We all have needs that must be met; at the end of the day, our life is our own. It isn't very reasonable to believe that people will always reciprocate and care for us with minimal effort on our part. Getting our needs met requires that we be the right amount of selfish in life.
Do not misunderstand! If we build our successes off of the backs of others, then this would be immoral and unethical; that is why this question is the last one we must consider within the framework I have just provided. It must remain ever-present in the back of our heads for any given situation.
Some people will take all they can until nothing is left. Don't allow this to occur. Set boundaries and expectations; learn to say NO when necessary and be smart about who you spend your time with. If we give to givers, we will find the fulfillment we seek, but if we give to takers, they will take all they can from us.

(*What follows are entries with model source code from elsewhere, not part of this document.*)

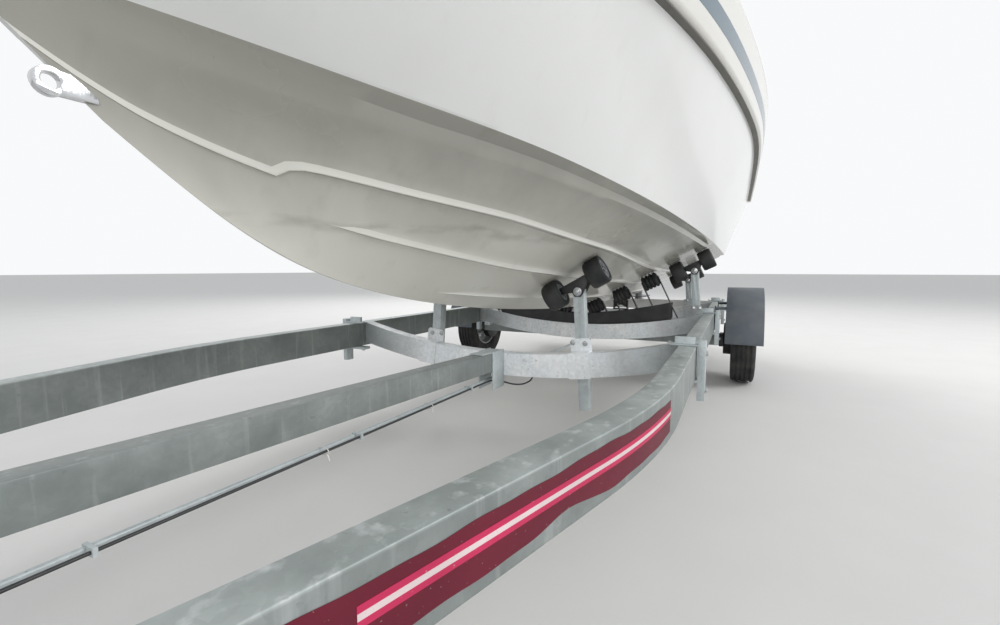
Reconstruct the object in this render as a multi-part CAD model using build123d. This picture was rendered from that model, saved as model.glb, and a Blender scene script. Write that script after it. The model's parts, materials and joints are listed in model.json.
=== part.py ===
from build123d import *
import math
import os

# A speedboat on its single-axle roller trailer, parked on the jockey wheel and the two road wheels.
# Millimetres. +X is forward, +Y is port, +Z is up. The origin is on the ground under the middle.
# A station is the distance aft of a datum near the drawbar's front end.
COUPLING_AHEAD = 200
AFT_END = 7950
LENGTH = AFT_END + COUPLING_AHEAD
# Clearance all round a shaft in its bore
RUNNING = 0.05

# Side rails: box tube, one bend and a toed-in run
RAIL_HEIGHT = 120
RAIL_WIDTH = 60
RAIL_TOP = 480
RAIL_LOW = RAIL_TOP - RAIL_HEIGHT
RAIL_OUT = 800
RAIL_FACE = RAIL_OUT + RAIL_WIDTH / 2
RAIL_REAR = 6950
BEND_START = 3620
BEND_RADIUS = 1900
TOE_IN = 15
TUBE_WALL = 4

# Drawbar: the sloping box beam in the middle
BEAM_WIDTH = 60
BEAM_HEIGHT = 80
BEAM_FRONT = 160
BEAM_REAR = 4200
BEAM_TOP_FRONT = 546
BEAM_TOP_REAR = 392
BEAM_HALF = BEAM_WIDTH / 2
# Stations between which the rails' mitred ends are welded to the drawbar
MITRE = (368, 623)
# Bracket that bolts the drawbar's rear end to the front crossmember
BRACKET_FRONT = 4095
BRACKET_TAB_FRONT = 4010
BRACKET_LOW = 236
BRACKET_WALL = 6

# Bowed crossmembers
CROSS_HEIGHT = 100
CROSS_WIDTH = 60
CROSS_HALF = CROSS_WIDTH / 2
# One row for each: name, station, top in the middle, rise at the rails, clamp's distance behind it
CROSSMEMBERS = (
    ("crossmember_front", 4230, 382, 98, -75),
    ("crossmember_middle", 5450, 386, 94, 100),
    ("crossmember_rear", 6700, 386, 94, 75),
)
CLAMP_HALF = 22
CLAMP_CHANNEL = (285, 500)

# Brake rod and wiring under the drawbar: two points on their line, of station and height
UNDER_RUN = ((900, 304), (4230, 274))
ROD_OUT = -6
ROD_RADIUS = 6
ROD_FRONT = 225
ROD_REAR = 5640
WIRE_OUT = 14
WIRE_RADIUS = 3.5
CLIP_PITCH = 620
PLUG_FRONT = 400
PLUG_REAR = 462
WIRE_LEAVES = 4100
# Points of the wiring's loop under the front crossmember: station, offset to port, height
WIRE_LOOP = (
    (4165, 15, 267),
    (4213, 26, 249),
    (4233, 66, 236),
    (4242, 112, 240),
    (4250, 146, 260),
    (4254, 156, 288),
)

# Road wheels and axle
AXLE_AT = 5850
WHEEL_OUT = 1000
TYRE_RADIUS = 288
RIM_RADIUS = 165
RIM_LIP = 54
STUB_RADIUS = 14
STUB_OUT = 1030
# One side of the tyre's outline: radius and distance from its middle
TYRE_SIDE = ((RIM_RADIUS, RIM_LIP), (200, 78), (262, 76), (284, 50))
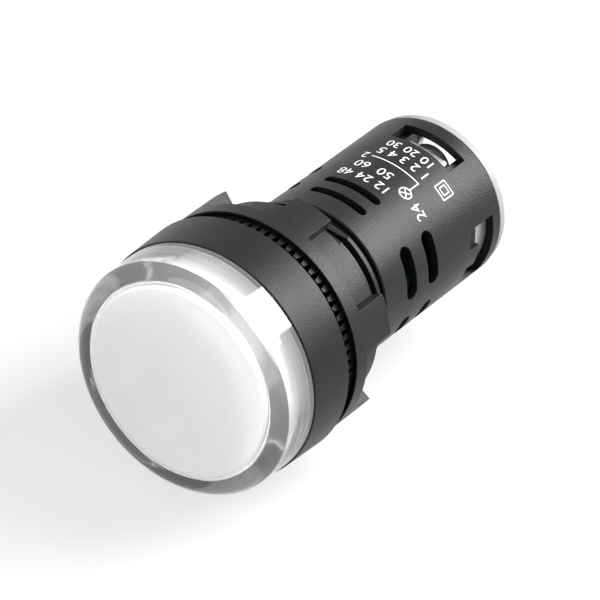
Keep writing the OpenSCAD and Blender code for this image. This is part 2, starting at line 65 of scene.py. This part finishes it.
def make_camera():
    """A long lens that looks down on the lamp from its front right, rolled a little to its left."""
    azimuth = math.radians(26.5)
    elevation = math.radians(38.6)
    roll = math.radians(14.7)
    aim = Vector((4.8, 2.3, 7.1)) * MM
    distance = 560.9 * MM
    forward = Vector(
        (
            -math.sin(azimuth) * math.cos(elevation),
            math.cos(azimuth) * math.cos(elevation),
            -math.sin(elevation),
        )
    )
    level = Vector((math.cos(azimuth), math.sin(azimuth), 0))
    right = level * math.cos(roll) + level.cross(forward) * math.sin(roll)
    up = right.cross(forward)
    data = bpy.data.cameras.new("camera")
    data.sensor_width = 36
    data.lens = 305.4
    data.clip_start = 0.01
    data.clip_end = 20
    camera = bpy.data.objects.new("camera", data)
    turn = Matrix((right, up, -forward)).transposed().to_4x4()
    camera.matrix_world = Matrix.Translation(aim - forward * distance) @ turn
    bpy.context.scene.collection.objects.link(camera)
    bpy.context.scene.camera = camera


# ---------------------------------------------------------------- materials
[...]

By learning to distinguish between givers and takers, we can sooner recognize that takers aren't interested in benefitting society or adding value to people because their insatiable craving to serve themselves will never allow them to find fulfillment until they choose to change.
Invest in others but don't spend too much time on people who have no interest in reciprocating or paying forward with kindness and good grace. Know when to move on because there is always someone in need who will be more inclined to give back to society rather than find ways to take as much as possible. It may sound harsh, but this is reality.
CHOOSE TO LIVE FOR SOMETHING BIGGER THAN YOURSELF
Most people have their preferred steps or methodologies for finding fulfillment in life, but if you are someone who doesn't, or perhaps a young person about to embark on this scary and exhilarating journey of life with no real plan, then consider what I have just shared in this article and take it with you as you chart your course in life.
Whatever you choose, remember to live for something bigger than yourself. When we decide to serve a higher purpose or calling, we can develop a passion for something. Let's find and pursue our passions so that we may work hard to enrich our world and its occupants while simultaneously stacking the deck in our favor.